Timing features of the QRTEngine
The QRTEngine has been developed with the goal of providing timing capabilities as accurate as possible within the limits of modern Web browser technology. In this section, we discuss which actions we took to achieve this goal.
Logging of timing-related information
The QRTEngine uses an HTML5 feature called “requestAnimationFrame” (rAF) to synchronize the onset of stimuli with the refresh rate of the monitor. When using rAF, the QRTEngine is notified by the browser (through a high-priority function callback) no more than once every screen refresh that a screen refresh is taking place. Hence, every time that rAF notifies the QRTEngine, it can use a timer to determine whether the elapsed screen presentation time approaches the intended presentation time. In this way, the QRTEngine can estimate whether the last screen refresh of an intended screen duration is to be expected, and prepare the next screen accordingly. To correct for potential imprecision due to imperfect resolution of the timer, we recommend subtracting 5 ms from the intended duration. The rAF feature is currently supported in all modern browsers. In older browsers, rAF may not be available,2 in which case the QRTEngine falls back to the less precise setTimeout() method (a low-priority function callback) to control the duration of presentation.
When the duration for a screen has been set, the QRTEngine logs the following time audit information during runtime: Duration, which is the intended duration set by the researcher; OnsetTime and OffsetTime, which provide time stamps in milliseconds relative to Unix epoch; and CalculatedDuration, which represents the estimated actual duration of screen presentation, based on the difference between the OnsetTime and OffsetTime. The CalculatedDuration can thus be used to estimate how much the actual duration of presentation deviated from the intended duration. Figure 1d provides an overview of all of the information that is saved during the example Stroop task.

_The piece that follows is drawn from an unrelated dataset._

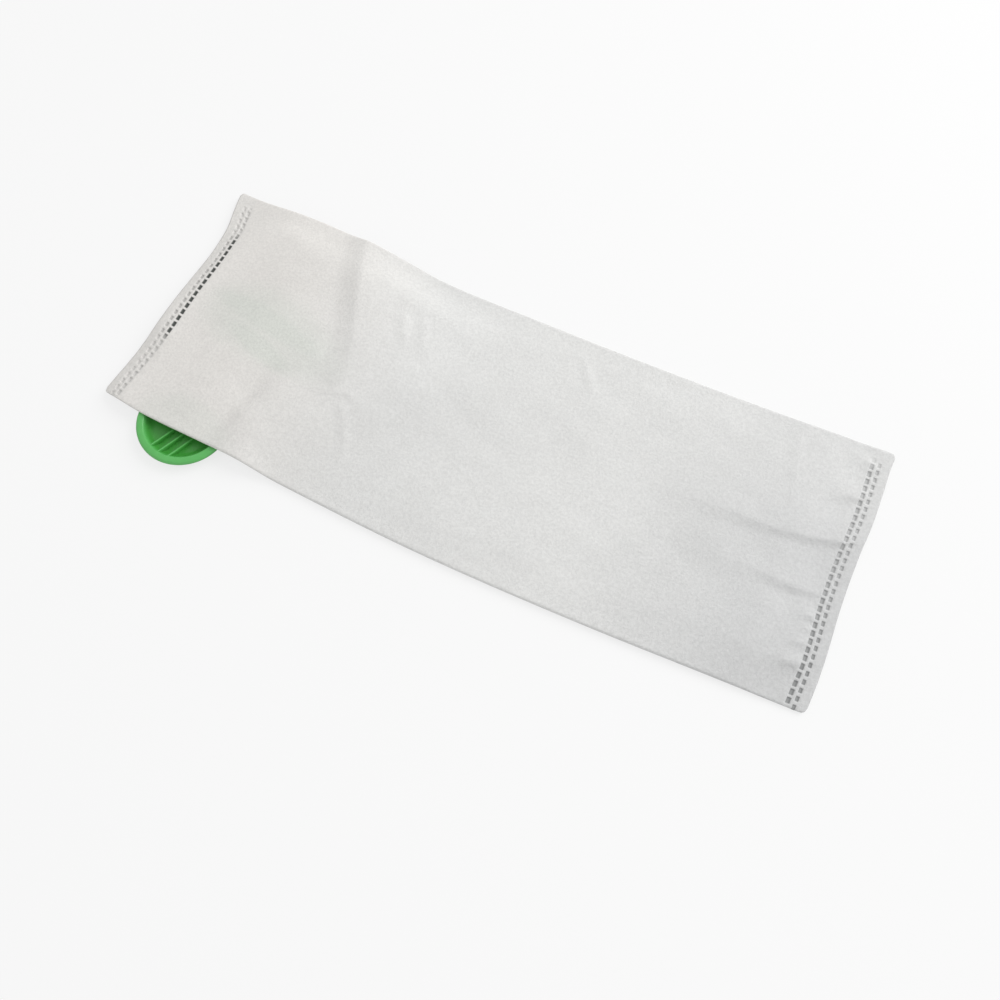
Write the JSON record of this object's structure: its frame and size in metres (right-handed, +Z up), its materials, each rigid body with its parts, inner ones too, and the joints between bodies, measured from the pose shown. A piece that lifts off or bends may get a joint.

Providing exact statements about the precision of the time stamps and the timing of screen presentation is not possible, because multiple factors can influence this precision. For example, when running many animations in multiple tabs or when a laptop’s battery power is low, the performance.now timer resolution is decreased in some browsers in order to save CPU power. Furthermore, it may sometimes happen that for unknown reasons, the rAF function call skips a frame. In general, very high CPU and especially RAM load can be expected to be associated with decreased precision of the timers. To estimate the precision of screen durations with the QRTEngine during an experiment, we therefore performed a validation study using external chronometry.
Validation using photosensitive diode
To investigate the accuracy of stimulus presentation timing using the QRTEngine, we conducted a timing validation study using a method similar to that reported by Simcox and Fiez (2014) to validate the timing accuracy of Adobe Flash. Accordingly, we presented stimuli under different CPU and RAM load conditions and compared the intended durations with the durations as measured by a photosensitive diode. We also compared the photodiode measurements to the durations logged by the QRTEngine in the CalculatedDuration attribute. The diode was placed on the computer screen on which the experiment was displayed and monitored via the line-in jack of a separate desktop computer running Windows Sound Recorder at a sampling rate of 44.1 kHz (this computer ran no other programs during recording). Offline analysis was performed in MATLAB and SPSS. Because of the variety of computer systems, operating systems, and Web browsers, testing every possible configuration is not possible. Therefore, we selected two configurations that reasonably represent typical configurations.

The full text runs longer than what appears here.